Most of my buddies from college went on to live in the downtown areas of their respective cities, while maintaining a close distance to their jobs and more importantly, the bars, though they’re often times forking over half their take home pay just to cover rent. As for me, two close friends and I discovered the glorious oasis of white picket fences, easy parking, and friendly middle-aged neighbors that is suburban America. Welcome to the suburbs.
It’s cheaper.
Let’s get right to it, most recent graduates have to really bite the bullet paying rent in major urban areas. I work in the D.C. metro area, and I can tell you that this place is as pricey as they come. Even with roommates, you’re lucky to be paying under a thousand if you’re even remotely close to the city. Out here in the good ole ‘burbs though, it isn’t so bad. Hell, it gives you the opportunity to put that extra coin towards to the Tuesday evening Marg, a Caribbean trip with old college pals, and of course, that bitch Sallie Mae. Even the cost of the essentials seems to drop when you move to the suburbs, and “Two for Twenty” at Applebees will always get you that extra value for your dollar that the Taco Bar downtown just won’t satisfy.
It’s a spacious oasis.
There’s a whole lot of open grass out here in suburban America, and this provides the necessary space for classic all-American activities.

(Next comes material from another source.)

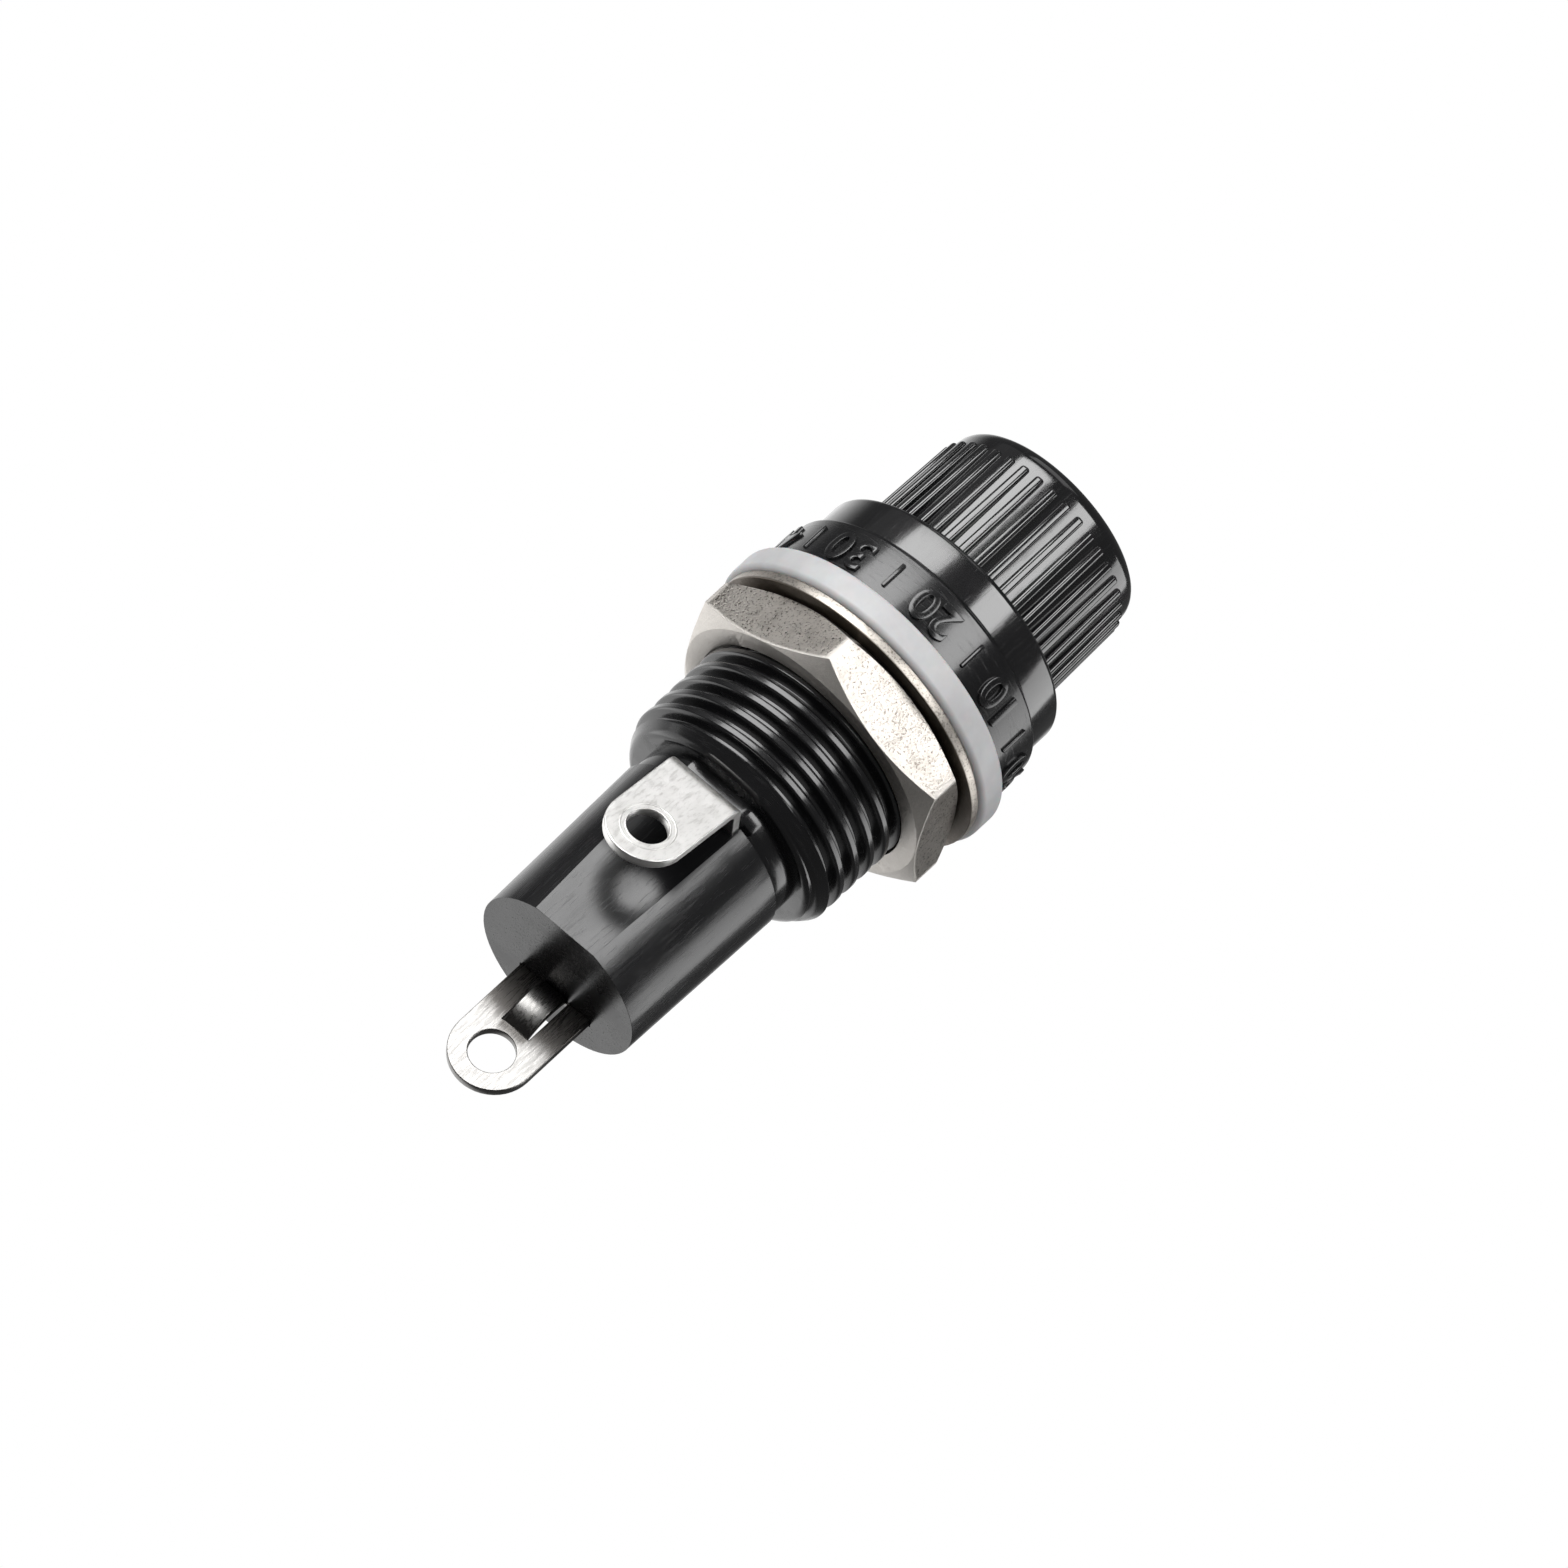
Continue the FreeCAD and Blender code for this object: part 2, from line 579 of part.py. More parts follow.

Just recently, my roommates and I had a PETA (People for the Eating of Tasty Animals) barbecue in our shrub-filled yet spacious backyard. We grilled up just about every farm critter on this side of the Mississippi, got some cornhole going, and I tested my cannon arm that hasn’t thrown a decent spiral since the Intramural playoffs sophomore year.
Living in the suburbs makes hosting far more feasible, especially when you factor in not only the sheer space, but parking. Parking in most apartment complexes seems to be more challenging than Excel on a hungover Wednesday morning. Before I moved to my current abode, I actually spent a few months subleasing an apartment closer to the city. Parking here proved to be another obstacle in my already soul-sucking commute, with my assigned space on the seventh (that’s right, seventh) floor of the parking garage. Here in the sunny burbs though, I slide right my 4Runner right into the driveway, wave to the Paula Dean clone across the street, and call it an afternoon.
Love thy neighbor.
Each morning when I walk out the door emotionally preparing myself for the commute and work day ahead, I give the “neighborly wave” to Jerry next door. Every day, this friendly son of a bitch is out reading the paper on his porch with a cup of coffee in one hand and an apparent ray of sunshine in the other. Really though, this guy is a modern day Mr. Rogers. He probably teaches the neighborhood kids how to read and write in between his shifts volunteering at the soup kitchen. He’s a great neighbor, but probably an even better Grandfather and sweater vest connoisseur.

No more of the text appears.